Known as air time because the employee does not actually work, the benefit was offered to workers with at least five years of state service.
An employee of 20 years could qualify for a pension based on 25 years of contributions, which was particularly attractive to workers who took a break from their government jobs to take care of family or work on political campaigns.
As part of pension reform law, the state repealed the air-time benefit in 2012. Unions sued, arguing the repeal violated the California Rule.
Under current law, pensions are treated as contracts protected by the California Constitution. Monday’s decision did not alter that, but made it clear that a benefit that simply affects a pension may not be untouchable.
The formula for calculating retirement income generally can be changed only if it is neutral or advantageous to the employee, courts have ruled in the past. It cannot be reduced, except for new hires.

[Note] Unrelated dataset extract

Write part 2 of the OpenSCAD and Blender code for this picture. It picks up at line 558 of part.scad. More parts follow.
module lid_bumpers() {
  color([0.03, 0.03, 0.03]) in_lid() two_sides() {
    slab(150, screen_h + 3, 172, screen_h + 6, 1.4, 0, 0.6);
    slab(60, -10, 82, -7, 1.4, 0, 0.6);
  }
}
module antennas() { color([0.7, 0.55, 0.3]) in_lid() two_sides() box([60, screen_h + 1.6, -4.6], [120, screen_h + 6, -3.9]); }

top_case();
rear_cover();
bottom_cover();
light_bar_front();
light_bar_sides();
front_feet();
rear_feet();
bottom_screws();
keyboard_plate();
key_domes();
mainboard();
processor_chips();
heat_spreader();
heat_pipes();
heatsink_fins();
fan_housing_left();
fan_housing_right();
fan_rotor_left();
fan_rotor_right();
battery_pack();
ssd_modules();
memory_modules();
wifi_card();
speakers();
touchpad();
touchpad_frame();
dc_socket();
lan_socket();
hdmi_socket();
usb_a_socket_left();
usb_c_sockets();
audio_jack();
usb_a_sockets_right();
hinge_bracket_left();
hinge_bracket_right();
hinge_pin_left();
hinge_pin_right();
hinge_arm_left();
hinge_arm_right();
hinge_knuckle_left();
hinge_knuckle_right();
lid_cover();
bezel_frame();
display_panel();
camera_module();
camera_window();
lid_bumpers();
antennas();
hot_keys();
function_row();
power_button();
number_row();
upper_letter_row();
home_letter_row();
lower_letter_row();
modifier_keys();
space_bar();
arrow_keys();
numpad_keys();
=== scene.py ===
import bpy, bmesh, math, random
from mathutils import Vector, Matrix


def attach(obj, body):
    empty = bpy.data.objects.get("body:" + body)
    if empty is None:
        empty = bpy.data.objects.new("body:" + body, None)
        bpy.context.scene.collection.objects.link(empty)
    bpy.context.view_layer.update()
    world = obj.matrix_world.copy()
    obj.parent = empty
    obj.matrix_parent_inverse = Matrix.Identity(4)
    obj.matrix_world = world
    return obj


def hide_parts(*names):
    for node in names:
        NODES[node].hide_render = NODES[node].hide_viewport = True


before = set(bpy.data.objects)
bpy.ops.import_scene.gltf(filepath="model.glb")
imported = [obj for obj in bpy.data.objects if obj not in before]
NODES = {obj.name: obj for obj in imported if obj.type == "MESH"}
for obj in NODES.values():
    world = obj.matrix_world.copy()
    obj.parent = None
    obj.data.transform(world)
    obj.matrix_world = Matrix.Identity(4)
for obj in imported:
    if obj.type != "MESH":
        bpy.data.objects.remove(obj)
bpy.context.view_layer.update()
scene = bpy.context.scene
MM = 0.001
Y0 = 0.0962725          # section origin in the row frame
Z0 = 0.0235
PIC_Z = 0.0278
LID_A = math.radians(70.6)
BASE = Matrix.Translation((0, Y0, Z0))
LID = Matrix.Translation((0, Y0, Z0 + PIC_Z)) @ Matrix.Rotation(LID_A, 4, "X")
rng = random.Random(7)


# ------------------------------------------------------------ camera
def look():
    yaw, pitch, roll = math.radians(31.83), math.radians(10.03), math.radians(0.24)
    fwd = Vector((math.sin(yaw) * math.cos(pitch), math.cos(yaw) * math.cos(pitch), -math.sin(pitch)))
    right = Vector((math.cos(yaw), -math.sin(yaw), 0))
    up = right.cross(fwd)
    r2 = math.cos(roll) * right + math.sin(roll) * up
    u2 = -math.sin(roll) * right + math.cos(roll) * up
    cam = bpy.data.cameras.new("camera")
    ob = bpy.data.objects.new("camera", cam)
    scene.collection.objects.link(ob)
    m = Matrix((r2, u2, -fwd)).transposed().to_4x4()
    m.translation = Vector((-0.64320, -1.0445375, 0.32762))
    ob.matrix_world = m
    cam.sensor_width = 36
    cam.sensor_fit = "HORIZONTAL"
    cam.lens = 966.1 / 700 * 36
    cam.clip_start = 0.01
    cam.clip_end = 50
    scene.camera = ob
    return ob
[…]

By deciding the air-time benefit did not amount to a pension promise, the court allowed public employers to shave retirement costs without toppling a bedrock legal principle protective of workers.
A similar case before the court involves “pension spiking.” A three-judge Court of Appeal panel decided in 2016 that Marin County had the right to bar workers from spiking their pensions.
Pension spiking occurs when an employee’s pay is inflated during the period on which retirement is based — usually at the end of a worker’s career.
This can be done by cashing in years of accumulated vacation or sick pay or volunteering for extra duties just before retirement.
In some cases, spiking has created pensions higher than the workers’ salaries.
The Court of Appeal in that case ruled that public retirement plans were not “immutable,” and could be reduced. The law merely requires government to provide a “reasonable” pension, the intermediate court said.
That decision was a major departure from the California Rule.
By distinguishing the air time and pension-spiking cases from pension precedents, the court could pursue a middle ground, allowing government to reduce some pension costs but still leaving protections for workers in place.